Lipstick Lobotomy Reviews
Chicago Reader- Highly Recommended
"...The conflict between the desire to be like everyone else and to hold on to what makes one unique is an evergreen problem, given a twist in Knight's cheerfully tragic text. Each era has its quack cures that look barbaric in hindsight. I have no doubt that many 2020 treatments for mental and emotional troubles will be considered savage and inept within a couple decades. So cutting out chunks of brain matter to make women behave is, sadly, not as outlandishly archaic as it should be. The horrific final image of a roomful of patients dancing and singing in grotesque smile masks is now lodged in my head like a bad dream."
Windy City Times- Recommended
"...Kate Hendrikson's direction is additionally enlivened by such presentational devices as grotesque fixed-smile masks, Brechtian title cards and age/ethnic-fluid casting, but what remains in our memories afterward (besides a deep suspicion of medical science) is the empathy generated by Ann Sonneville and Abby Blankenship in the roles of the forlorn damsels whose thwarted potential might have brought them peace and contentment in a more enlightened world."
Around The Town Chicago- Highly Recommended
"...A play about Rosemary Kennedy is obviously not a happy one. But Lipstick Lobotomy, now in its world premiere at Trapdoor Theatre, is a touching story about friendship as much as it is an examination of the social forces driving medical disaster. Playwright Krista Knight was struck by inspiration after studying the journals of her great aunt, Virginia Harrison Hamann, who suffered from severe depression but craved connection to others and was a contemporary of Rosemary Kennedy's. Knight imagines what might have happened if their lives had intersected, at the difficult juncture of desperation, conformity, and tragic error."
Rescripted- Recommended
"...The lack of forward momentum in the first half works against the show's emotional pace. By the time we reach the tightening vice of the story's climax, complete with moments of medical horror choreographed with painful realism by violence/intimacy designer Bill Gordon, the tension doesn't feel quite earned. Still, Lipstick Lobotomy is worth seeing for the excellent dialogue, delightful humor and heart, and important observations about misogyny and mental illness."
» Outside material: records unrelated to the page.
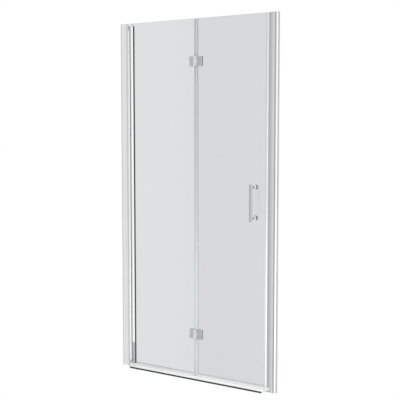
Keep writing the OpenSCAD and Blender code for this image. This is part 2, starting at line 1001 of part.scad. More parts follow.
module upper_hinge_pivot_leaf() pivot_leaf(hinge_z[1]);
module lower_hinge_pivot_leaf() pivot_leaf(hinge_z[0]);
module upper_hinge_leading_leaf() leading_leaf(hinge_z[1]);
module lower_hinge_leading_leaf() leading_leaf(hinge_z[0]);
module upper_hinge_pin() hinge_pin(hinge_z[1]);
module lower_hinge_pin() hinge_pin(hinge_z[0]);
module upper_pivot_clamp() clamp(-1, hinge_z[1]);
module lower_pivot_clamp() clamp(-1, hinge_z[0]);
module upper_leading_clamp() clamp(1, hinge_z[1]);
module lower_leading_clamp() clamp(1, hinge_z[0]);
module pivot_hinge_pads() pads(-1);
module leading_hinge_pads() pads(1);
module pivot_hinge_sleeves() hinge_sleeves(-1);
module leading_hinge_sleeves() hinge_sleeves(1);
module pivot_hinge_screws() hinge_screws(-1);
module leading_hinge_screws() hinge_screws(1);

// ---- Handle ----

module handle_bar() {
    color("lightgray")
        difference() {
            soft_block(handle_x - bar_w / 2, handle_x + bar_w / 2,
                       bar_back - bar_d, bar_back, handle_z - bar_l / 2,
                       handle_z + bar_l / 2, 1);
            for (z = post_z)
                round_y(handle_x, z, handle_bolt_r + press_fit,
                        bar_back - spigot_h - 0.5, bar_back + 1);
        }
}

// Post with a spigot that enters the bar and a threaded hole for its bolt
module handle_post(z) {
    color("lightgray")
        difference() {
            union() {
                round_y(handle_x, z, post_r, bar_back, rosette_front);
                round_y(handle_x, z, handle_bolt_r, bar_back - spigot_h,
                        bar_back + tiny);
            }
            round_y(handle_x, z, handle_bolt_r, rosette_front - bolt_thread,
                    rosette_front + 1);
        }
}

module rosette(z) {
    color("lightgray")
        difference() {
            union() {
                round_y(handle_x, z, rosette_r, rosette_front + 1, rosette_back);
                round_y(handle_x, z, rosette_r - 1, rosette_front,
                        rosette_front + 1, rosette_r);
            }
            round_y(handle_x, z, handle_bolt_r + 0.2, rosette_front - 1,
                    rosette_back + 1);
        }
}

// One washer on each face of the glass under each rosette or cap
module handle_washers() {
    color([0.12, 0.12, 0.13])
        for (z = post_z, y = [rosette_back, face])
            difference() {
                round_y(handle_x, z, rosette_r + 0.3, y, y + handle_washer_t);
                round_y(handle_x, z, handle_bolt_r + 0.2, y - 1, y + 2);
            }
}

module handle_sleeves() {
    color("white")
        for (z = post_z)
            sleeve(handle_x, z, handle_hole_r, handle_bolt_r);
}

// Bolt from the shower side through the glass into the post
module handle_bolts() {
    head_y = face + handle_washer_t;
    color("lightslategray")
        for (z = post_z)
            difference() {
                union() {
                    round_y(handle_x, z, handle_bolt_r - tiny,
                            rosette_front - bolt_thread + 1, head_y + tiny);
                    round_y(handle_x, z, bolt_head_r, head_y,
                            head_y + bolt_head_h);
                }
                translate([handle_x, head_y + bolt_head_h - 2.5, z])
                    rotate([-90, 0, 0])
                        cylinder(h = 3, r = 3, $fn = 6);
            }
}

// Hollow caps that hide the bolt heads on the shower side
module handle_inner_caps() {
    base = face + handle_washer_t;
    color("lightgray")
        for (z = post_z)
            difference() {
                union() {
                    round_y(handle_x, z, rosette_r, base, base + inner_cap_t - 1);
                    round_y(handle_x, z, rosette_r, base + inner_cap_t - 1,
                            base + inner_cap_t, rosette_r - 1);
                }
                round_y(handle_x, z, bolt_head_r + 0.5, base - 1,
                        base + bolt_head_h + 0.5);
            }
}

module upper_handle_post() handle_post(post_z[1]);
module lower_handle_post() handle_post(post_z[0]);
module upper_handle_rosette() rosette(post_z[1]);
module lower_handle_rosette() rosette(post_z[0]);

// ---- Threshold ----

// Outline in Y and Z: flat top, a slope to the shower and a lip at the front;
// foot_y is where the outline stands on the tray under that lip
module sill_outline(foot_y) {
    polygon([[foot_y, 0], [foot_y, foot_h],
             [-sill_front, foot_h], [-sill_front, sill_h - 0.4],
             [-sill_front + 0.4, sill_h], [sill_back - 5, sill_h],
             [sill_back, sill_h - 5], [sill_back, 0]]);
}

module foot_outline() {
    translate([-sill_front + foot_in, 0])
        square([foot_d - foot_in, foot_h]);
}

// Two long chambers lighten the threshold
module sill_chambers() {
    y0 = -sill_front + foot_d + sill_t;
    y1 = sill_back - 5;
    middle = (y0 + y1) / 2;
    translate([y0, sill_t])
        square([middle - sill_t / 2 - y0, sill_h - 2 * sill_t]);
    translate([middle + sill_t / 2, sill_t])
        square([y1 - middle - sill_t / 2, sill_h - 2 * sill_t]);
}

module threshold() {
    color("whitesmoke")
        along_x(sill_x0 + sill_cap, sill_x1 - sill_cap)
            difference() {
                sill_outline(-sill_front + foot_d);
                sill_chambers();
            }
}

module threshold_foot() {
    color([0.16, 0.16, 0.17])
        along_x(sill_x0 + sill_cap, sill_x1 - sill_cap)
            foot_outline();
}

// End cap with the full outline of the threshold and its foot strip
module sill_end(x0) {
    color("lightgray")
        along_x(x0, x0 + sill_cap)
            sill_outline(-sill_front + foot_in);
}

module threshold_hinge_cap() sill_end(sill_x0);
module threshold_strike_cap() sill_end(sill_x1 - sill_cap);

// ---- One line per piece ----

hinge_wall_channel();
strike_wall_channel();
hinge_jamb();
strike_jamb();
hinge_jamb_cap();
strike_jamb_cap();
hinge_jamb_seal();
strike_magnet_holder();
strike_magnet();
top_pivot_block();
bottom_pivot_block();
top_pivot_pin();
bottom_pivot_pin();
pivot_thrust_washer();
pivot_block_screws();
jamb_screws();
jamb_screw_caps();
threshold();
threshold_foot();
threshold_hinge_cap();
threshold_strike_cap();
pivot_glass();
pivot_stile();
stile_gasket();
top_stile_plug();
bottom_stile_plug();
pivot_drip_seal();
fold_seal_pivot();
upper_hinge_pivot_leaf();
lower_hinge_pivot_leaf();
upper_hinge_pin();
lower_hinge_pin();
upper_pivot_clamp();
lower_pivot_clamp();
pivot_hinge_pads();
pivot_hinge_sleeves();
pivot_hinge_screws();
leading_glass();
leading_drip_seal();
fold_seal_leading();
magnetic_seal();
door_magnet();
upper_hinge_leading_leaf();
lower_hinge_leading_leaf();
upper_leading_clamp();
lower_leading_clamp();
leading_hinge_pads();
leading_hinge_sleeves();
leading_hinge_screws();
handle_bar();
upper_handle_post();
lower_handle_post();
upper_handle_rosette();
lower_handle_rosette();
handle_washers();
handle_sleeves();
handle_bolts();
handle_inner_caps();
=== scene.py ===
"""Looks of a bifold shower door for a recess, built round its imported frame.

Lengths are in metres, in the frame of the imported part: +X from the hinge wall
to the strike wall, +Y into the shower and +Z up from the shower tray. Outlines
and the sizes that shape them are in millimetres, and the middle of the glass
is at y = 0.
"""
import json
import math

import bmesh
import bpy
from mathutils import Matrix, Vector


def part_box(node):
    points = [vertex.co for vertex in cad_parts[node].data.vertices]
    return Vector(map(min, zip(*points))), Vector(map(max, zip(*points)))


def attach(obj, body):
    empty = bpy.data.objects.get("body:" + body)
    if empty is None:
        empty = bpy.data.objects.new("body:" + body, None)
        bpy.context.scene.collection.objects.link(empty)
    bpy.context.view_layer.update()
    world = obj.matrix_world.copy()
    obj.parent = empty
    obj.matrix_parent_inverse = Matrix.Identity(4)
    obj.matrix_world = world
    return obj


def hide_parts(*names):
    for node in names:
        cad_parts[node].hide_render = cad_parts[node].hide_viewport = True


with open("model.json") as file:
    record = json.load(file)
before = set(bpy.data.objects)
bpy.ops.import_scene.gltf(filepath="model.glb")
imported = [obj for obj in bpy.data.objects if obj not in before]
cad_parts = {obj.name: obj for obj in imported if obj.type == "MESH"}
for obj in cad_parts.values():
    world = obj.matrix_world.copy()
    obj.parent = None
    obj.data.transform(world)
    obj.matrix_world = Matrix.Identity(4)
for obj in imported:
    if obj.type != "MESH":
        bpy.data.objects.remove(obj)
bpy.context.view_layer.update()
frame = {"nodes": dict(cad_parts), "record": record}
NODES = frame["nodes"]
BODY_OF = {node: body
           for body, nodes in frame["record"]["behaviour"]["bodies"].items()
           for node in nodes}
SLOT_OF = {entry["node"]: entry["material_slot"]
           for entry in frame["record"]["subparts"]}

MM = 0.001

# ----------------------------------------------------------------- camera

# Place in metres, tilt and turn in degrees, lens and sensor in millimetres
CAMERA_PLACE = (2.538, -3.833, 1.375)
CAMERA_TILT = 85.11
CAMERA_TURN = 33.24
CAMERA_LENS = 76.75
CAMERA_SENSOR = 36


def place_camera():
    """Camera at the place and angle that the door is seen from."""
    camera = bpy.data.objects.new("camera", bpy.data.cameras.new("camera"))
    bpy.context.scene.collection.objects.link(camera)
    camera.location = CAMERA_PLACE
    camera.rotation_euler = (math.radians(CAMERA_TILT), 0, math.radians(CAMERA_TURN))
    camera.data.lens = CAMERA_LENS
    camera.data.sensor_width = CAMERA_SENSOR
    bpy.context.scene.camera = camera


place_camera()

# ----------------------------------------------------------- shader helpers


def linear(hex_colour):
    """An sRGB hex colour as the linear colour that a socket takes."""
    channels = [int(hex_colour[i:i + 2], 16) / 255 for i in (0, 2, 4)]
    lit = [c / 12.92 if c <= 0.04045 else ((c + 0.055) / 1.055) ** 2.4
           for c in channels]
    return (*lit, 1.0)


def add(tree, kind, values=None, **settings):
    """Adds a shader node; values are numbers, or sockets to link from."""
    node = tree.nodes.new("ShaderNode" + kind)
    for name, value in settings.items():
        setattr(node, name, value)
    for socket, value in (values or {}).items():
        if isinstance(value, bpy.types.NodeSocket):
            tree.links.new(value, node.inputs[socket])
        else:
            node.inputs[socket].default_value = value
    return node


def new_material(name):
    """An empty node material, its tree and its output node."""
    material = bpy.data.materials.new(name)
    material.use_nodes = True
    tree = material.node_tree
    tree.nodes.clear()
    return material, tree, add(tree, "OutputMaterial")


def grain(tree, size_mm, stretch=(1, 1, 1), detail=2.0, seed=0.0):
    """Noise with cells size_mm wide, stretched along the axes."""
    place = add(tree, "TexCoord").outputs["Object"]
    scale = [1 / (size_mm * MM * s) for s in stretch]
    spot = add(tree, "Mapping", {"Vector": place, "Scale": scale,
                                 "Location": (seed, seed, seed)})
    noise = add(tree, "TexNoise", {"Vector": spot.outputs[0], "Scale": 1.0,
                                   "Detail": detail})
    return noise.outputs[0]


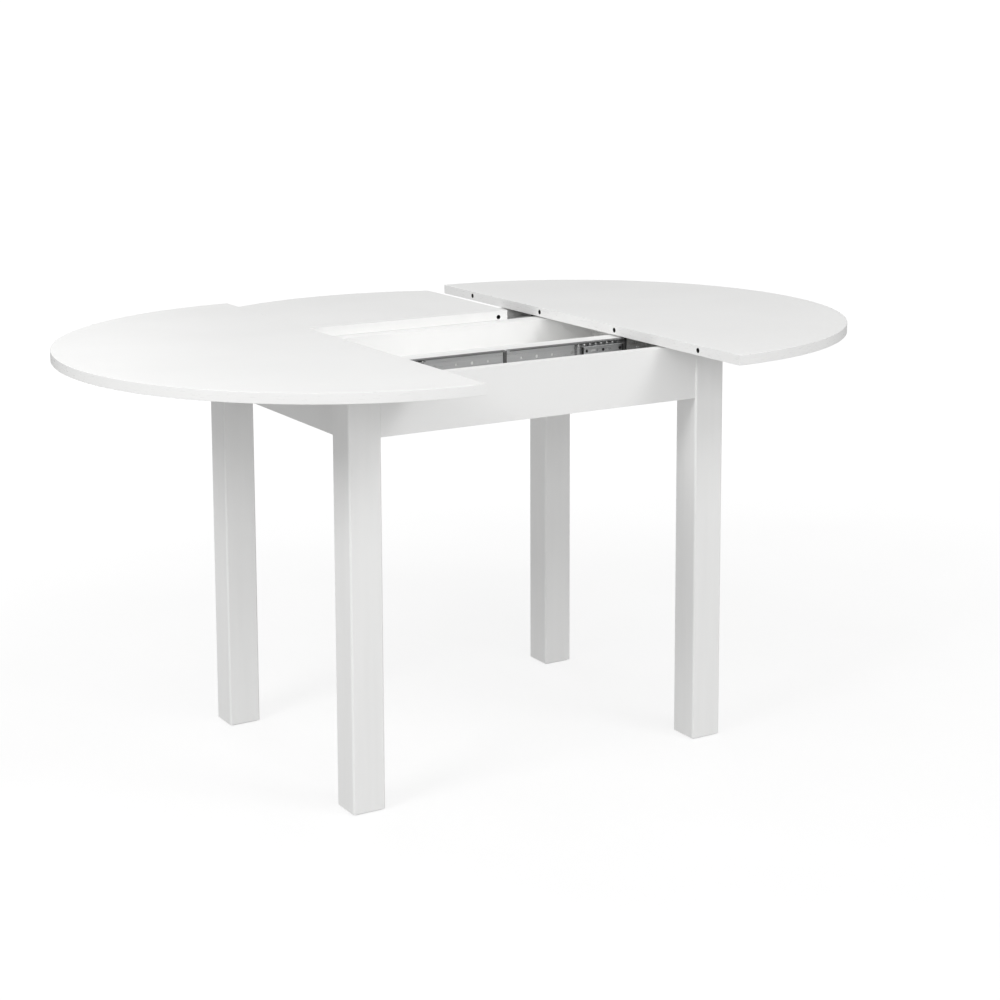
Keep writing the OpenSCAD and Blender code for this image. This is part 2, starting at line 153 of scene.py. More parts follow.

Third Coast Review- Recommended
"...Trap Door Theatre’s latest production is the enchantingly titled Lipstick Lobotomy by playwright Krista Knight, directed by Kate Hendrickson. It’s a half-true, half-imagined story of friendship between John F. Kennedy’s younger sister Rosemary (Abby Blankenship) and the playwright’s great aunt Ginny (Ann Sonneville), both patients in an elite mental institution, the kind of place where wealthy families could stow away disabled family members. Set in 1941, it’s also a lesson in the horrific history of medical science and mental illness. The world premiere production is a sensitive look at peculiar psychomedicine and treatment of women 80 years ago."
Chicago On Stage- Highly Recommended
"...Lipstick Lobotomy isn’t a comfortable play, especially since we know what ends up happening to Rosemary, but Hendrickson and Trap Door make Knight’s homage to her great aunt a powerful and important one. It’s a far more straight-forward show than the adventurous Trap Door usually mounts, despite the stylized movements, and one that serves as a stark reminder of the terrible pain of mental illness and the awesome horrors that medical science has come up with over the years to deal with it. Especially when the sick person is female, doctors have again and again over centuries failed to understand and help, most often exacerbating the problem."